Item 5 – Fees and Compensation
Fixed Fee Arrangements. SFM charges fees according to a fixed-fee arrangement depending upon the
scope and complexity of the services being performed. For example, SFM may agree to provide investment
advisory services for a fixed fee for a specified period. Fixed fees are negotiable and will be determined on
a case-by-case basis, depending on such factors as the nature and complexity of the services, staffing
arrangements, and size of the asset base. All fees will be agreed upon in advance with the Client.
Generally, fees are charged either monthly or quarterly in advance, and thus, such fees will be prorated or
refunded for any partial period of investment advisory service. Because SFM reserves the right to
negotiate fees, certain clients pay more or less than others depending on certain factors, including but not
limited to, the type and size of the account, the level and complexity of service provided, and the total
amount of assets managed for a single Client or such Client’s family in the aggregate.
Clients may pay other fees such as brokerage commissions, transaction fees, custodial fees and transfer
taxes, and other fees and taxes charged to brokerage accounts and securities transactions. Brokerage fees
may be incurred in accordance with the practices set forth in Item 12 below.
All SFM client assets are held by a “qualified custodian,” as that term is defined in Rule 206(4)-2 of the
Investment Advisers Act of 1940 (the “Advisers Act”), to the extent required by law. SFM bills its Clients
directly.
Out-of-Pocket Expenses. In addition to fees, Clients will be responsible for certain out-of-pocket
expenses for reasonable and direct costs incurred by SFM on the client’s behalf, such as travel expenses.

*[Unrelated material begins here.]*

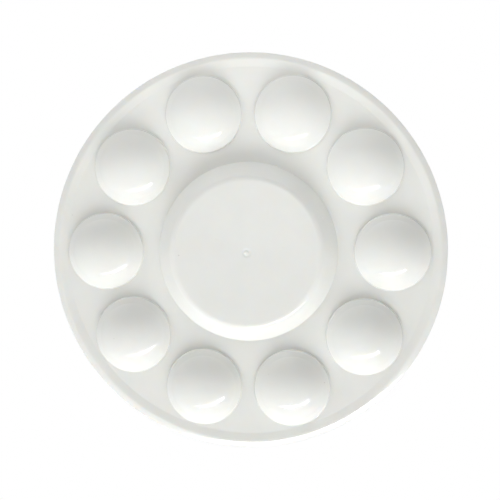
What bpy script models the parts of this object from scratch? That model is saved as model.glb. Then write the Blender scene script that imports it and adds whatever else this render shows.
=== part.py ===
"""Round mixing palette: one injection-moulded tray with ten wells around a central dish.

The tray stands wells up. Its well bottoms and the flat dish floor all touch z = 0, and the
origin is the centre of that resting plane. Profiles are lists of (radius, height) points.
"""

import math

import bmesh
import bpy

# Driving dimensions, in metres and degrees.
OUTER_RADIUS = 0.0850
WELL_COUNT = 10
WELL_CIRCLE_RADIUS = 0.0617
UNDERSIDE_HEIGHT = 0.0090
DECK_THICKNESS = 0.0013
WALL_THICKNESS = 0.0012

WELL_BASE_RADIUS = 0.0164
WELL_STEP_HEIGHT = 0.0013
WELL_STEP_SLOPE = 80.0
WELL_COLLAR_WIDTH = 0.0022
WELL_COLLAR_SLOPE = 38.0
WELL_LIP_RADIUS = 0.0012

DISH_BASE_RADIUS = 0.0385
DISH_FOOT_RADIUS = 0.0320
DISH_FLOOR_FILLET = 0.0038
DISH_LIP_RADIUS = 0.0012

RIM_SWELL_DROP = 0.0005
RIM_INNER_WIDTH = 0.0030
RIM_CREST_WIDTH = 0.0007
RIM_OUTER_WIDTH = 0.0024
RIM_EDGE_THICKNESS = 0.00095
RIM_SHOULDER_RADIUS = 0.0005
RIM_EDGE_FILLET = 0.0002
RIM_CREST_RADIUS = 0.0020
RIM_FOOT_RADIUS = 0.0035

# Facets around each round form, and along the arcs of its profile.
WELL_SEGMENTS = 28
DISH_SEGMENTS = 60
RIM_SEGMENTS = 80
BOWL_STEPS = 4
LIP_STEPS = 2
FILLET_STEPS = 3
SHOULDER_STEPS = 3
CREST_STEPS = 1

# Edges sharper than this angle, in degrees, are shaded sharp.
SHARP_ANGLE = 32.0
# A profile point nearer to the axis than this is on it.
ON_AXIS = 1e-6

NODE_NAME = "palette_body"
DECK_HEIGHT = UNDERSIDE_HEIGHT + DECK_THICKNESS


def remove_scene_objects():
    """Starts from an empty scene."""
    for old in list(bpy.data.objects):
        bpy.data.objects.remove(old)


def arc(centre, radius, start, end, steps):
    """Points of an arc from start to end, both included; degrees, 0 along +r and 90 along +z."""
    points = []
    for i in range(steps + 1):
        angle = math.radians(start + (end - start) * i / steps)
        points.append((centre[0] + radius * math.cos(angle), centre[1] + radius * math.sin(angle)))
    return points


def corner_arc(corner, before, after, radius, steps):
    """Rounds a corner between two unit directions, the way in and the way out."""
    turn = before[0] * after[1] - before[1] * after[0]
    side = math.copysign(1.0, turn)
    angle = math.acos(before[0] * after[0] + before[1] * after[1])
    setback = radius * math.tan(angle / 2)
    first = (corner[0] - before[0] * setback, corner[1] - before[1] * setback)
    centre = (first[0] - side * before[1] * radius, first[1] + side * before[0] * radius)
    start = math.degrees(math.atan2(first[1] - centre[1], first[0] - centre[0]))
    return arc(centre, radius, start, start + side * math.degrees(angle), steps)


def heading(start, end):
    """Unit direction from one profile point to another."""
    length = math.dist(start, end)
    return ((end[0] - start[0]) / length, (end[1] - start[1]) / length)


def direction(slope_degrees):
    """Unit direction of a wall that runs inward and down at a slope below horizontal."""
    slope = math.radians(slope_degrees)
    return (-math.cos(slope), -math.sin(slope))


def line_at_height(point, heading, height):
    """The point where a line through a point reaches a height."""
    along = (height - point[1]) / heading[1]
    return (point[0] + heading[0] * along, height)


def offset_point(point, heading, thickness):
    """A wall point moved across the wall, to its inner face."""
    return (point[0] + heading[1] * thickness, point[1] - heading[0] * thickness)


def lines_cross(point, heading, other_point, other_heading):
    """The point where two lines of a profile cross."""
    gap = (other_point[0] - point[0], other_point[1] - point[1])
    cross = heading[0] * other_heading[1] - heading[1] * other_heading[0]
    along = (gap[0] * other_heading[1] - gap[1] * other_heading[0]) / cross
    return (point[0] + heading[0] * along, point[1] + heading[1] * along)


def well_form():
    """Corners of a well's underside, and the radius of its spherical bowl."""
    base = (WELL_BASE_RADIUS, UNDERSIDE_HEIGHT)
    step_foot = line_at_height(base, direction(WELL_STEP_SLOPE), UNDERSIDE_HEIGHT - WELL_STEP_HEIGHT)
    collar = direction(WELL_COLLAR_SLOPE)
    along = WELL_COLLAR_WIDTH / -collar[0]
    bowl_edge = (step_foot[0] + collar[0] * along, step_foot[1] + collar[1] * along)
    sphere = (bowl_edge[0] ** 2 + bowl_edge[1] ** 2) / (2 * bowl_edge[1])
    return base, step_foot, bowl_edge, sphere


def well_outer_profile():
    """Underside of a well: a short step, a sloping collar, then a bowl down to the resting plane."""
    base, step_foot, bowl_edge, sphere = well_form()
    start = math.degrees(math.asin(bowl_edge[0] / sphere)) - 90
    return [base, step_foot] + arc((0, sphere), sphere, start, -90, BOWL_STEPS)


def well_inner_profile():
    """Top side of a well: rounded lip, step, collar and bowl, one wall thickness inside."""
    base, step_foot, _, sphere = well_form()
    step = direction(WELL_STEP_SLOPE)
    collar = direction(WELL_COLLAR_SLOPE)
    step_wall = offset_point(base, step, WALL_THICKNESS)
    collar_wall = offset_point(step_foot, collar, WALL_THICKNESS)
    lip_corner = line_at_height(step_wall, step, DECK_HEIGHT)
    lip = corner_arc(lip_corner, (-1, 0), step, WELL_LIP_RADIUS, LIP_STEPS)
    shelf = lines_cross(step_wall, step, collar_wall, collar)
    inner = sphere - WALL_THICKNESS
    # The collar's line meets the inner sphere: solve |p + t h - c| = inner for the first crossing.
    gap = (shelf[0], shelf[1] - sphere)
    half_b = gap[0] * collar[0] + gap[1] * collar[1]
    rest = gap[0] ** 2 + gap[1] ** 2 - inner**2
    along = -half_b - math.sqrt(half_b**2 - rest)
    meet = (shelf[0] + collar[0] * along, shelf[1] + collar[1] * along)
    edge = math.degrees(math.atan2(meet[1] - sphere, meet[0]))
    return lip + [shelf] + arc((0, sphere), inner, edge, -90, BOWL_STEPS)


def dish_profile(base, foot, lip_radius, fillet, floor):
    """One face of the dish from its edge inward: lip if there is one, slope and floor fillet."""
    length = math.dist(base, foot)
    heading = ((foot[0] - base[0]) / length, (foot[1] - base[1]) / length)
    if lip_radius:
        edge = corner_arc(base, (-1, 0), heading, lip_radius, LIP_STEPS)
    else:
        edge = [base]
    return edge + corner_arc((foot[0], floor), heading, (-1, 0), fillet, FILLET_STEPS)


def dish_faces():
    """Underside and top profiles of the dish, a wall thickness apart."""
    base = (DISH_BASE_RADIUS, UNDERSIDE_HEIGHT)
    foot = (DISH_FOOT_RADIUS, 0.0)
    outer = dish_profile(base, foot, 0, DISH_FLOOR_FILLET, 0.0)
    length = math.dist(base, foot)
    heading = ((foot[0] - base[0]) / length, (foot[1] - base[1]) / length)
    wall = offset_point(base, heading, WALL_THICKNESS)
    top = line_at_height(wall, heading, DECK_HEIGHT)
    bottom = line_at_height(wall, heading, WALL_THICKNESS)
    inner_fillet = DISH_FLOOR_FILLET - WALL_THICKNESS
    inner = dish_profile(top, bottom, DISH_LIP_RADIUS, inner_fillet, WALL_THICKNESS)
    return outer, inner


def rim_profile():
    """Edge of the tray, from the top deck round its thin edge and over a low swelling underneath."""
    crest_height = UNDERSIDE_HEIGHT - RIM_SWELL_DROP
    shoulder = (OUTER_RADIUS, DECK_HEIGHT)
    edge = (OUTER_RADIUS, DECK_HEIGHT - RIM_EDGE_THICKNESS)
    outer_crest = (OUTER_RADIUS - RIM_OUTER_WIDTH, crest_height)
    inner_crest = (outer_crest[0] - RIM_CREST_WIDTH, crest_height)
    foot = (inner_crest[0] - RIM_INNER_WIDTH, UNDERSIDE_HEIGHT)
    down = heading(edge, outer_crest)
    up = heading(inner_crest, foot)
    profile = corner_arc(shoulder, (1, 0), (0, -1), RIM_SHOULDER_RADIUS, SHOULDER_STEPS)
    profile += corner_arc(edge, (0, -1), down, RIM_EDGE_FILLET, 1)
    profile += corner_arc(outer_crest, down, (-1, 0), RIM_CREST_RADIUS, CREST_STEPS)
    profile += corner_arc(inner_crest, (-1, 0), up, RIM_CREST_RADIUS, CREST_STEPS)
    profile += corner_arc(foot, up, (-1, 0), RIM_FOOT_RADIUS, 1)
    return profile


def add_rings(mesh, centre, profile, segments):
    """Turns a profile about a vertical axis and returns its rings of vertices, in order."""
    rings = []
    for radius, height in profile:
        if radius < ON_AXIS:
            rings.append([mesh.verts.new((centre[0], centre[1], height))])
            continue
        ring = []
        for i in range(segments):
            turn = 2 * math.pi * i / segments
            x = centre[0] + radius * math.cos(turn)
            y = centre[1] + radius * math.sin(turn)
            ring.append(mesh.verts.new((x, y, height)))
        rings.append(ring)
    for outer, inner in zip(rings, rings[1:]):
        count = len(outer)
        for i in range(count):
            j = (i + 1) % count
            if len(inner) == 1:
                mesh.faces.new((outer[i], outer[j], inner[0]))
            else:
                mesh.faces.new((outer[i], outer[j], inner[j], inner[i]))
    return rings


def fill_sheet(mesh, loops):
    """Fills the flat sheet that lies inside the first loop and outside the others."""
    edges = []
    for loop in loops:
        for a, b in zip(loop, loop[1:] + loop[:1]):
            edges.append(mesh.edges.get((a, b)))
    bmesh.ops.triangle_fill(mesh, edges=edges, use_beauty=True, normal=(0, 0, 1))


def well_centres():
    """Centres of the wells, evenly spaced from +X."""
    centres = []
    for i in range(WELL_COUNT):
        turn = 2 * math.pi * i / WELL_COUNT
        centres.append((WELL_CIRCLE_RADIUS * math.cos(turn), WELL_CIRCLE_RADIUS * math.sin(turn)))
    return centres


def build_body_mesh():
    """Both faces of the moulding as turned forms, joined by the flat deck and the rim."""
    mesh = bmesh.new()
    rim = add_rings(mesh, (0, 0), rim_profile(), RIM_SEGMENTS)
    top_loops = [rim[0]]
    underside_loops = [rim[-1]]
    dish_outer, dish_inner = dish_faces()
    for profile, loops in ((dish_outer, underside_loops), (dish_inner, top_loops)):
        rings = add_rings(mesh, (0, 0), profile, DISH_SEGMENTS)
        mesh.faces.new(rings[-1])
        loops.append(rings[0])
    outer = well_outer_profile()
    inner = well_inner_profile()
    for centre in well_centres():
        underside_loops.append(add_rings(mesh, centre, outer, WELL_SEGMENTS)[0])
        top_loops.append(add_rings(mesh, centre, inner, WELL_SEGMENTS)[0])
    fill_sheet(mesh, top_loops)
    fill_sheet(mesh, underside_loops)
    bmesh.ops.recalc_face_normals(mesh, faces=mesh.faces)
    return mesh


def white_plastic():
    """Glossy white moulded plastic."""
    material = bpy.data.materials.new("white_plastic")
    material.use_nodes = True
    shader = material.node_tree.nodes["Principled BSDF"]
    shader.inputs["Base Color"].default_value = (0.83, 0.83, 0.80, 1.0)
    shader.inputs["Roughness"].default_value = 0.25
    shader.inputs["Metallic"].default_value = 0.0
    return material


def build_palette():
    """The one moulded piece, as one object."""
    data = bpy.data.meshes.new(NODE_NAME)
    mesh = build_body_mesh()
    mesh.to_mesh(data)
    mesh.free()
    data.shade_smooth()
    data.set_sharp_from_angle(angle=math.radians(SHARP_ANGLE))
    data.materials.append(white_plastic())
    palette = bpy.data.objects.new(NODE_NAME, data)
    bpy.context.scene.collection.objects.link(palette)
    return palette


remove_scene_objects()
build_palette()
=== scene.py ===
import math

import bmesh
import bpy
from mathutils import Matrix, Vector


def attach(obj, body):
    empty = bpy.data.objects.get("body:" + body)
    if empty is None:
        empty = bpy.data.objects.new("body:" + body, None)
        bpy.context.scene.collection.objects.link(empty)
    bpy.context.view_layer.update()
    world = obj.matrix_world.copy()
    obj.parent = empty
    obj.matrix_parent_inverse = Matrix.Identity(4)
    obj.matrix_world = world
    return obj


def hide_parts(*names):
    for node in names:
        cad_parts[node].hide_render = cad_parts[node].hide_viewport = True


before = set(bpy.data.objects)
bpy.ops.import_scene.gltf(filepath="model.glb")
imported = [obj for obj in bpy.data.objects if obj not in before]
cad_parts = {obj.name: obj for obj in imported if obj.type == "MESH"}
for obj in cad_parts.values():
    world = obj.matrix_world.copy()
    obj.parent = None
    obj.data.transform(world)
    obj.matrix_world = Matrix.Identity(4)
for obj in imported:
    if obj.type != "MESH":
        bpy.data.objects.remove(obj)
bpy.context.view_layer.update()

# The moulding, in metres and degrees. These values are the same as the CAD part's.
OUTER_RADIUS = 0.0850
WELL_COUNT = 10
WELL_CIRCLE_RADIUS = 0.0617
UNDERSIDE_HEIGHT = 0.0090
DECK_THICKNESS = 0.0013
WALL_THICKNESS = 0.0012
DECK_HEIGHT = UNDERSIDE_HEIGHT + DECK_THICKNESS

WELL_BASE_RADIUS = 0.0164
WELL_STEP_HEIGHT = 0.0013
WELL_STEP_SLOPE = 80.0
WELL_COLLAR_WIDTH = 0.0022
WELL_COLLAR_SLOPE = 38.0
WELL_LIP_RADIUS = 0.0012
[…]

From time to time, SFM may engage third-party service providers, such as attorneys, accountants, and
other experts to assist with coordinating and conducting due diligence on an investment opportunity on
your behalf or structuring and purchasing an investment. SFM will pass these expenses along to clients
investing in the specific investment on a pro rata basis based on the dollar value of the client’s commitment.
In the event a client determines not to participate at any time prior to the closing of an investment, SFM
shall determine how to allocate expenses based on its good faith estimate of allocable expenses and may
determine that a non-participating client owes no expenses, or their pro rata share of expenses. SFM will
provide Clients with an invoice containing a detailed description of such expenses as necessary.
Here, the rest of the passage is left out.